Replies are listed 'Best First'.
Re: Removing Signature from Email
by Wodin (Acolyte) on Apr 08, 2001 at 13:30 UTC

    This response assumes the portion you want to remove is always on the line immediately after the signature designator.

    ## Assumes that name of file is in $messagename. Could ## easily be put in a sub and used that way. open (MESSAGE, $messagename) or die "Couldn't open email:$!\n"; while (<MESSAGE>){ # Test for the signature line if (/^--$/) { #get rid of the next line by reading it in. <MESSAGE>; } else { print $_; } } close MESSAGE or die "Couldn't close message:$!\n";

    This may not be the most efficient code in the world, but it will get the job done -- it would be used by taking an input file and piping to an output file.

    It's possible that someone can come up with a better solution by modifying $/ and then using a substitution to find that particular block that you wish to rid yourself of, but I'm simply not clever enough to do that tonight

      this is the code i have that's doesn't work it downloads all mail and then saves as XML file
      use Mail::POP3Client; $pop = new Mail::POP3Client( USER => "*****", PASSWORD => "*****", HOST => "127.0.0.1" ); open(OUTPUT,">mail.xml") or die; $id=0; for( $i = 1; $i <= $pop->Count(); $i++ ) { $id++; print OUTPUT "<message>\n"; $header=$pop->Head( $i ); $body=$pop->Body($i); $header =~ m#^From: (.*?)$#m; $from=$1; $header =~ m#^To: (.*?)$#m; $to=$1; $header =~ m#^Subject: (.*?)$#m; $subject=$1; $header =~ m#^Date: (.*?)$#m; $date=$1; #print "$header\n"; print OUTPUT "<from>$from</from>\n"; print OUTPUT "<to>$to</to>\n"; print OUTPUT "<subject>$subject</subject>\n"; print OUTPUT "<date>$date</date>\n"; print "Msg ID: $id\n"; #have to edit here if ($body=~/^--$/) { next; } else { print OUTPUT "<body>\n$body\n<\body>\n"; } #ends print OUTPUT "</message>\n"; } $pop->Close();
      could any1 help me plz

        Looking at the docs for Mail::POP3Client, I think you want to get the body as an array of lines and then iterate over that array, keeping only those lines which are not the signature and the line immediately following it. Right now, you're saying  $body = $pop->Body($i); which would be in a scalar context and force Mail::POP3Client to return the body as one big string.

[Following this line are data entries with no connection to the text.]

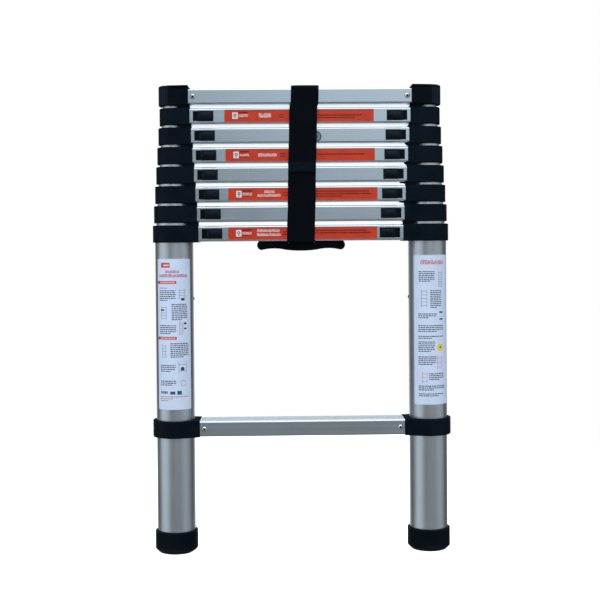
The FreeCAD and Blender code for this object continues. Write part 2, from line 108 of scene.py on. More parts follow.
class Shader(Nodes):
    """One material, and short ways to make its patterns."""

    def __init__(self, name):
        self.material = bpy.data.materials.new(name)
        self.material.use_nodes = True
        super().__init__(self.material.node_tree)
        self.surface = self.tree.nodes["Principled BSDF"]

    def place(self, uv=False):
        """Position in the row frame, or the piece's own flat layout."""
        if uv:
            return self.add("UVMap", {}, uv_map="flat").outputs["UV"]
        return self.add("TexCoord", {}).outputs["Object"]

    def noise(self, where, scale, detail=2.0, rough=0.5):
        """Noise with its own scale on each axis."""
        spread = self.add("Mapping", {"Vector": where, "Scale": scale}).outputs["Vector"]
        texture = self.add("TexNoise", {"Vector": spread, "Scale": 1.0, "Detail": detail, "Roughness": rough})
        return texture.outputs["Fac"]

    def remap(self, value, low, high, to_low=0.0, to_high=1.0, smooth=True):
        kind = "SMOOTHSTEP" if smooth else "LINEAR"
        inputs = {"Value": value, "From Min": low, "From Max": high, "To Min": to_low, "To Max": to_high}
        return self.add("MapRange", inputs, interpolation_type=kind).outputs["Result"]

    def math(self, operation, a, b=0.0):
        return self.add("Math", {0: a, 1: b}, operation=operation).outputs[0]

    def reach(self, across, along):
        """How far a place is from an axis, from its two distances."""
        flat = self.add("CombineXYZ", {"X": across, "Y": along}).outputs["Vector"]
        return self.add("VectorMath", {0: flat}, operation="LENGTH").outputs["Value"]

    def mix(self, factor, a, b):
        node = self.add("Mix", {0: factor}, data_type="RGBA")
        for index, value in ((6, a), (7, b)):
            self.put(node.inputs[index], (*value, 1.0) if isinstance(value, tuple) else value)
        return node.outputs[2]

    def bump(self, height, strength, depth, under=None):
        inputs = {"Height": height, "Strength": strength, "Distance": depth}
        if under is not None:
            inputs["Normal"] = under
        return self.add("Bump", inputs).outputs["Normal"]

    def finish(self, **inputs):
        for key, value in inputs.items():
            socket = self.surface.inputs[key.replace("_", " ")]
            self.put(socket, (*value, 1.0) if isinstance(value, tuple) else value)
        return self.material


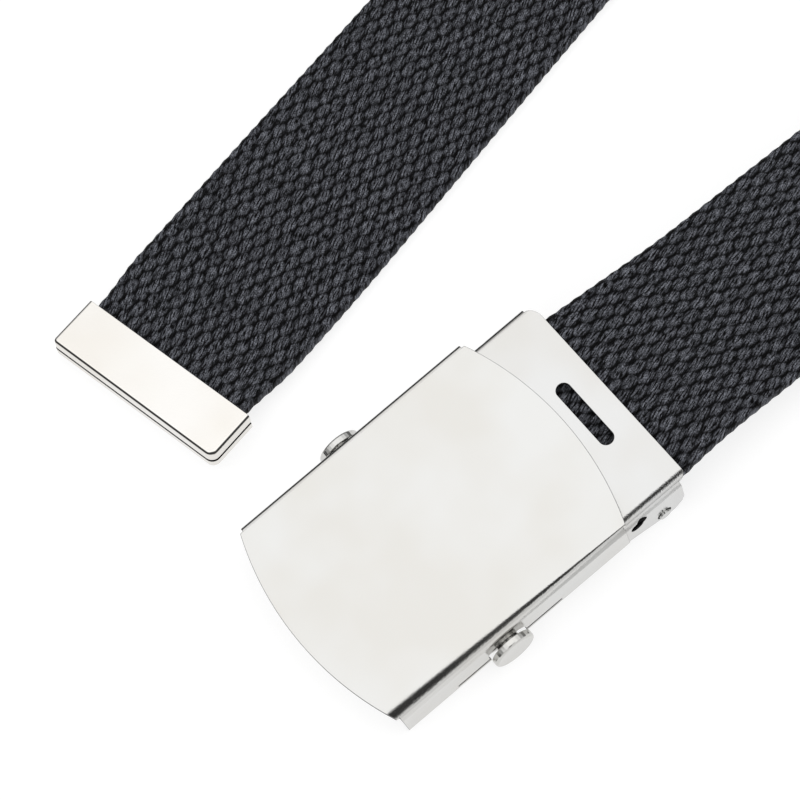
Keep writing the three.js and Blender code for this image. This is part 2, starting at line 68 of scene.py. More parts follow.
# Roll of the webbing about its own line in degrees, and its width, at shares of its length
ROLLS = [(0, 2.4), (0.05, 0), (0.12, 0), (0.27, 90), (0.73, 90), (0.89, 0), (1, 0)]
WIDTHS = [(0, 0.98), (0.01, 0.98), (0.022, 1.035), (0.12, 0.99), (0.89, 0.99), (1, 0.99)]

# Tip and buckle sizes that the webbing and the finishes follow
TIP_LENGTH = 0.0109
TIP_SHEET = 0.0008
TIP_TILT = math.radians(4)
TIP_WIDTH = 0.04044
TIP_THICKNESS = 0.0052
TIP_OFFSET = 0.0004
TIP_SEAM_HEIGHT = 0.42
TIP_SEAM_LOW = (TIP_SEAM_HEIGHT - 0.5) * TIP_THICKNESS  # up from the tip's middle height
TIP_SEAM = 0.00045
TIP_CORNERS = {1: 0.0009, -1: 0.0017}  # radius at the free end's left and right corner
TIP_ROUNDING = 0.0007
TIP_LOWER_PROUD = 0.00008  # how far the lower fold stands out past the upper one
ARC_STEPS = 6
GAP = 0.0003
BUCKLE_PITCH = math.radians(5.9107)
COVER_LENGTH = 0.054
COVER_DEPTH = 0.0084
COVER_WIDTH = 0.0478
COVER_BEND = 0.001
COVER_WALL_SETBACK = 0.00065
FRAME_WIDTH = 0.0456
FRAME_BEND = 0.0012
STRAP_DEPTH = 0.007
STRAP_OFFSET_IN_BUCKLE = 0.0011
COVER_SLIT = ((0.0126, -0.0075), (0.0371, -0.0069))  # its corners, rearward and up
RELIEF_HOLES = (((0.0562, -0.007), 0.0014), ((0.0573, -0.0061), 0.0012))  # middle and radius
PAINT_MARGIN = 0.00003  # how far the painted shade of a slit, hole or seam reaches past its size
FLANGE_REAR = 0.067
PLATE_REAR = 0.069

# Weave: rows of oval floats in a brick pattern, on both faces
FLOAT_PITCH = 0.0057  # along the webbing, from float to float
FLOAT_COLUMN = 0.00263  # across the webbing, between columns that lie level
FLOAT_LENGTH = 0.0041
FLOAT_WIDTH = 0.0024
STEPS_PER_FLOAT = 4
COLUMNS_PER_FLOAT = 4
FACE_COLUMNS = 56
RELIEF = 0.00026
BRICK_SHIFT = 0.5  # of the second set of floats, as a share of the pitch and of the column
EDGE_LOOPS = 0.0001  # half of how far each edge goes in between the weft's turns
LOOPS_PER_FLOAT = 2
EDGE_ROWS = [(0.9, 0.62), (1, 0), (0.9, -0.62)]  # shares of the edge's overhang and of half the thickness
HEADING_STEP = 0.0005  # how far ahead and behind a point the webbing's direction is taken

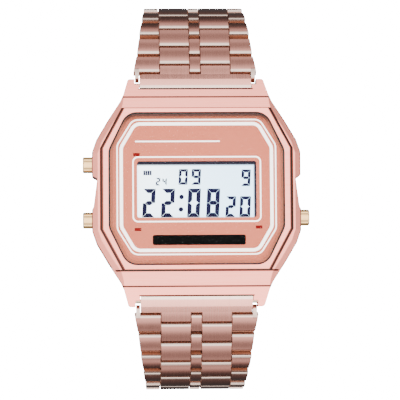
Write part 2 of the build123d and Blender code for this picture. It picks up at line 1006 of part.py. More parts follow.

        Hopefully, the following code will clear up your problem. Be warned that this is untested.

        my @lines = $pop->Body($i); ## Some code passes, not much, not a little, what am I, a watch? ## iterate over @lines, checking if we want to keep it. print OUTPUT "<body>\n"; foreach $line (@lines) { if ($line =~ /^--$/) { # Everything else is signature, # so we break the foreach loop last; } else { print OUTPUT $line; } } print OUTPUT "\n<\body>\n";
        Hope this works.
Re: Removing Signature from Email
by mirod (Canon) on Apr 08, 2001 at 14:20 UTC

    Here is a piece of code that will remove the signature (and only the signature!) from a message, provided the signature is stored in the __DATA__ part of the script:

    #/bin/perl -w use strict; # read the signatures $/="\n\n"; my @sig= <DATA>; chomp @sig; # chomp every element, so we get rid of the extra \ +n undef $/; my $message= <>; # read the message foreach my $sig (@sig) { # \Q \E quotes the meta-characters in $sig # \s* skips trailing spaces or \n # and last just avoids unnecessary extra matches $message=~ s{\Q$sig\E\s*}{}s and last; } print $message; __DATA__ _______________________________________________ Perl-XML mailing list Perl-XML@listserv.ActiveState.com http://listserv.ActiveState.com/mailman/listinfo/perl-xml -- PHP Windows Mailing List (http://www.php.net/) ----------------------------
Re: Removing Signature from Email
by Masem (Monsignor) on Apr 08, 2001 at 16:59 UTC
    Another solution, which may applied for all those messages that appear NOT to follow the typical /^--/ signature indicator is to read lines from the back of the message up, until you get to a white space line. Then if the last read line (eg the line after the white space) starts with any repeated symbols, such as - or *, it's a good bet that it's a signature. This will err on the side of keeping anything that doesn't look like a sig, even though it might be.
    my @message = (<MESSAGE>); my @possible_sig; my $line = pop @message; # Read past white space that may trail message while ( $line =~ /^\s*$/ ) { $line = pop @message; } # Read in what may be the sig... while ( $line !~ /^\s*$/ ) { unshift @possible_sig, $line; $line = pop @message; } # at this point, @message contains the original message, # minus the last 'paragraph' minus trailing whitespace. # @possible_sig contains this last paragraph. # If the first element of @possible_sig does look # like a standard sig, then we just drop it, and @message # is ready to go. Otherwise, just reattach it. if ( $possible_sig[ 0 ] !~ /^[-\*%]{2,}/ ) { push @message, $line; # (put that whitespace back!) push @message, @possible_sig; } # @message can now be written to file.
    update: er, code was right, comment was wrong. @possible_sig should be dumped if it looks like a sig.
    Dr. Michael K. Neylon - mneylon-pm@masemware.com || "You've left the lens cap of your mind on again, Pinky" - The Brain
Re: Removing Signature from Email
by geektron (Curate) on Apr 09, 2001 at 05:50 UTC
    read up on, and use, Mail::Internet ( in the Mailtools bundle ). there is a utility method to remove signatures ( aptly name, remove_sig ).

    write your processing script, and set up a way to feed messages into it. whether that's a procmail filter, and .forward file, or an entry in /etc/aliases ( all *NIX-based ).